You can also train each model and setting separatively using the following scripts! Note: N, M are source and target context sizes, respectively. Following Fernandes et al., 2021, our settings are 0-1 (denoted as 1-2 in the paper) , and 1-1 (denoted as 2-2 in the paper).

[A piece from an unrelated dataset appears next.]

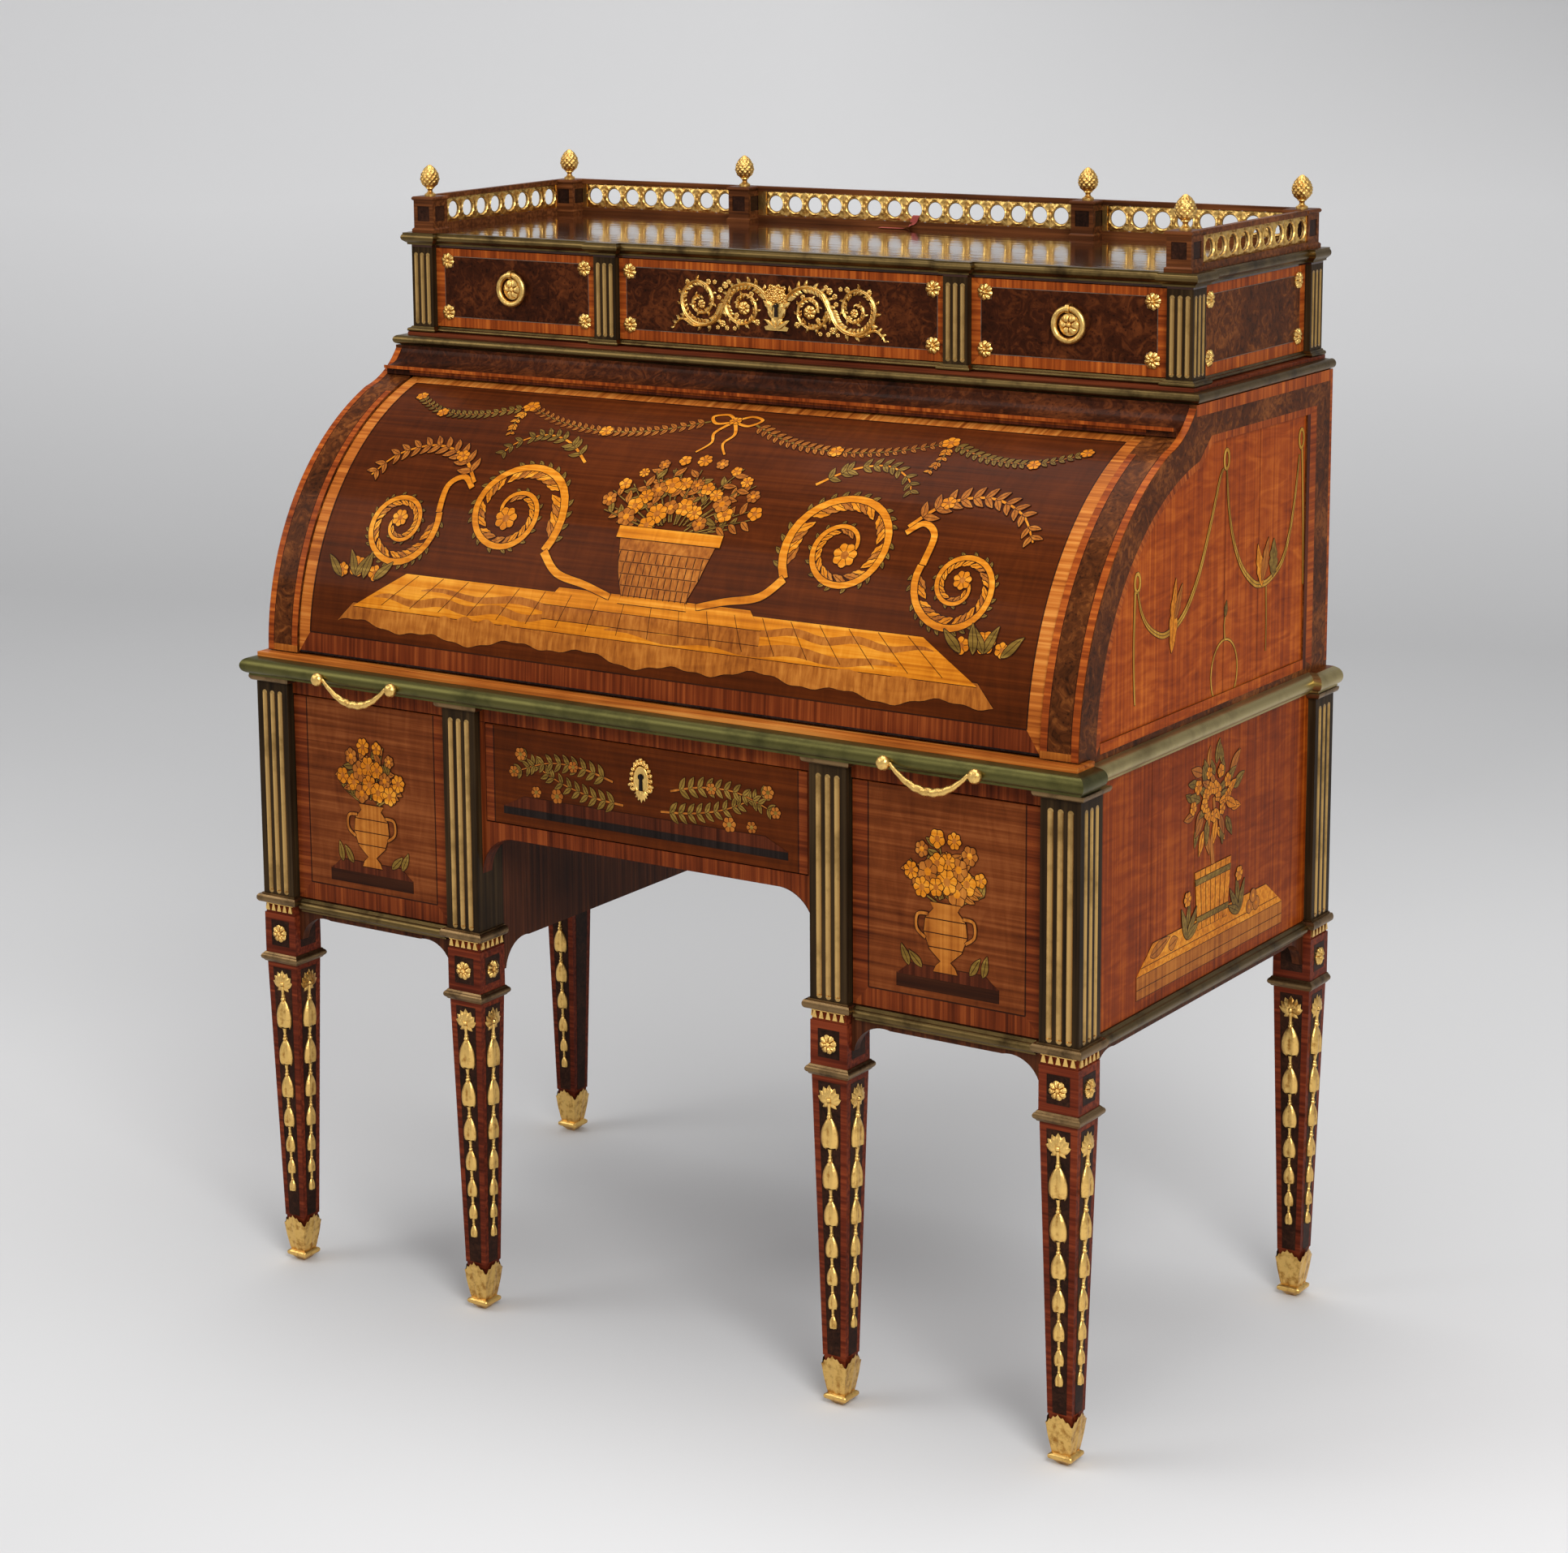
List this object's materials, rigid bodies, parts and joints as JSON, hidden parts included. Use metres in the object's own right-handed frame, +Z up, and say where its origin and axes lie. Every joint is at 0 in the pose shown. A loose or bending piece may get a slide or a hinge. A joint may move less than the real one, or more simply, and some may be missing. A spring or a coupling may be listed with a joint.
{
  "type": "cylinder desk",
  "caption": "Neoclassical roll-top writing desk on tapered legs with a curved roll linked to a writing slide, drawers and a pierced gallery.",
  "frame": {"origin": "on the floor under the middle of the desk's overall box", "axes": "+X to the viewer's right when facing the front, +Y from front to back, +Z up"},
  "size_m": [1.1604, 0.652, 1.359],
  "materials": {
    "burl": "french polished burl veneer",
    "crossband": "french polished orange crossband veneer",
    "roll_veneer": "french polished red-brown veneer with inlay",
    "maple": "french polished figured veneer",
    "oak": "bare carcase wood",
    "mahogany": "polished interior wood",
    "top_veneer": "high gloss dark veneer",
    "brass": "lacquered moulding brass",
    "gilt": "gilt bronze",
    "iron": "plain iron fittings"
  },
  "bodies": {
    "desk": {"leg_front_left": "burl", "leg_front_inner_left": "burl", "leg_front_inner_right": "burl", "leg_front_right": "burl", "leg_rear_left": "burl", "leg_rear_right": "burl", "posts_left": "burl", "posts_right": "burl", "casing_left": "burl", "casing_right": "burl", "attic_pilasters": "burl", "gallery_posts": "burl", "cove": "burl", "kneehole_frame": "crossband", "pedestal_left": "maple", "pedestal_right": "maple", "top_board": "oak", "upper_back": "oak", "nest": "mahogany", "attic_carcase": "mahogany", "attic_top": "top_veneer", "gallery_rails": "top_veneer", "leg_collars": "brass", "flutes": "brass", "post_mouldings": "brass", "bottom_moulding": "brass", "waist_moulding": "brass", "attic_mouldings": "brass", "cornice": "brass", "gallery_rings": "brass", "leg_sabots": "gilt", "finials": "gilt", "leg_screws": "iron", "axle_pins": "iron"},
    "slide": {"writing_slide": "mahogany", "slide_moulding": "brass", "swag_posts": "gilt", "slide_brackets": "iron"},
    "swag_handle_left": {"swag_left": "gilt"},
    "swag_handle_right": {"swag_right": "gilt"},
    "roll": {"roll_panel": "roll_veneer", "roll_arms": "iron"},
    "attic_drawer_left": {"attic_drawer_left_front": "burl", "attic_drawer_left_box": "oak", "ring_plate_left": "gilt"},
    "attic_drawer_centre": {"attic_drawer_centre_front": "burl", "attic_drawer_centre_box": "oak"},
    "attic_drawer_right": {"attic_drawer_right_front": "burl", "attic_drawer_right_box": "oak", "ring_plate_right": "gilt"},
    "ring_pull_left": {"ring_left": "gilt"},
    "ring_pull_right": {"ring_right": "gilt"},
    "frieze_drawer": {"frieze_drawer_front": "crossband", "frieze_drawer_box": "oak"},
    "pedestal_drawer_left": {"pedestal_drawer_left_front": "crossband", "pedestal_drawer_left_box": "oak"},
    "pedestal_drawer_right": {"pedestal_drawer_right_front": "crossband", "pedestal_drawer_right_box": "oak"},
    "small_drawer_left": {"nest_drawer_left": "mahogany"},
    "small_drawer_right": {"nest_drawer_right": "mahogany"}
  },
  "joints": [
    {"name": "slide_pull", "type": "slide", "parent": "desk", "child": "slide", "axis": [0, -1, 0], "range_m": [0, 0.236]},
    {"name": "roll_turn", "type": "hinge", "parent": "desk", "child": "roll", "pos_m": [0, 0.046, 0.784], "axis": [-1, 0, 0], "range_deg": [0, 66]},
    {"name": "swag_left_swing", "type": "hinge", "parent": "slide", "child": "swag_handle_left", "pos_m": [-0.3965, -0.3195, 0.768], "axis": [-1, 0, 0], "range_deg": [0, 75]},
    {"name": "swag_right_swing", "type": "hinge", "parent": "slide", "child": "swag_handle_right", "pos_m": [0.3965, -0.3195, 0.768], "axis": [-1, 0, 0], "range_deg": [0, 75]},
    {"name": "attic_drawer_left_pull", "type": "slide", "parent": "desk", "child": "attic_drawer_left", "axis": [0, -1, 0], "range_m": [0, 0.22]},
    {"name": "attic_drawer_centre_pull", "type": "slide", "parent": "desk", "child": "attic_drawer_centre", "axis": [0, -1, 0], "range_m": [0, 0.22]},
    {"name": "attic_drawer_right_pull", "type": "slide", "parent": "desk", "child": "attic_drawer_right", "axis": [0, -1, 0], "range_m": [0, 0.22]},
    {"name": "ring_left_swing", "type": "hinge", "parent": "attic_drawer_left", "child": "ring_pull_left", "pos_m": [-0.389, -0.004, 1.2283], "axis": [-1, 0, 0], "range_deg": [0, 80]},
    {"name": "ring_right_swing", "type": "hinge", "parent": "attic_drawer_right", "child": "ring_pull_right", "pos_m": [0.389, -0.004, 1.2283], "axis": [-1, 0, 0], "range_deg": [0, 80]},
    {"name": "frieze_drawer_pull", "type": "slide", "parent": "desk", "child": "frieze_drawer", "axis": [0, -1, 0], "range_m": [0, 0.36]},
    {"name": "pedestal_drawer_left_pull", "type": "slide", "parent": "desk", "child": "pedestal_drawer_left", "axis": [0, -1, 0], "range_m": [0, 0.36]},
    {"name": "pedestal_drawer_right_pull", "type": "slide", "parent": "desk", "child": "pedestal_drawer_right", "axis": [0, -1, 0], "range_m": [0, 0.36]},
    {"name": "small_drawer_left_pull", "type": "slide", "parent": "desk", "child": "small_drawer_left", "axis": [0, -1, 0], "range_m": [0, 0.14]},
    {"name": "small_drawer_right_pull", "type": "slide", "parent": "desk", "child": "small_drawer_right", "axis": [0, -1, 0], "range_m": [0, 0.14]}
  ],
  "couplings": [
    {"joint": "roll_turn", "follows": "slide_pull", "rad_per_m": 4.88}
  ]
}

Concatenation-based XFMR baseline (in concat_models
)
cd sh/zh-en
chmod +x train_concat.sh
./train_concat.sh
Concatenation-based MEGA baseline (in concat_models
)
cd sh/zh-en
chmod +x train_mega.sh
./train_mega.sh
To evaluate all trained zh->en models on BLEU, COMET and BlonDe, you can run the following script
cd sh/zh-en
chmod +x generate_all.sh
./generate_all.sh
Title | Pub. Year | Pub. Year | Avg. Para. Length |
---|---|---|---|
Gone with the Wind (Margaret Mitchell) | 1936 | 3556 | 143 |
Rebecca (Daphne du Maurier) | 1938 | 1237 | 157 |
Alice’s Adventure in Wonderland (Lewis Carroll) | 1865 | 218 | 144 |
Foundation (Isaac Asimov) | 1951 | 3413 | 76 |
A Tale of Two Cities (Charles Dickens) | 1859 | 696 | 225 |
Twenty Thousand Leagues Under the Seas (Jules Verne) | 1870 | 1425 | 117 |
We use the following backbone architectures for pre-training before fine-tuning on Para2Para dataset:
- XFMR (Vaswani et al., 2017), the Transformer-BIG model
- LIGHTCONV (Wu et al., 2019), which replaces the self-attention modules in the Transformer-BIG with fixed convolutions
- MBART25 (Liu et al., 2020), which is pre-trained on 25 languages at the document level
cd sh/p2p
chmod +x train_all.sh
./train_all.sh
We provide the scripts to evaluate the pre-trained models on Para2Para without fine-tuning:
cd sh/p2p
chmod +x generate_pretrained.sh
./generate_pretrained.sh
To evaluate the fine-tuned models on Para2Para:
cd sh/p2p
chmod +x generate_finetuned.sh
./generate_finetuned.sh
- contextual_mt package from Fernandes et al., 2021
- BlonDe package from Jiang et al., 2022
- MEGA package from Ma et al., 2023
@inproceedings{jin2023challenges,
title={Challenges in Context-Aware Neural Machine Translation},
author={Jin, Linghao and He, Jacqueline and May, Jonathan and Ma, Xuezhe},
booktitle={Empirical Methods in Natural Language Processing (EMNLP)},
year={2023}
}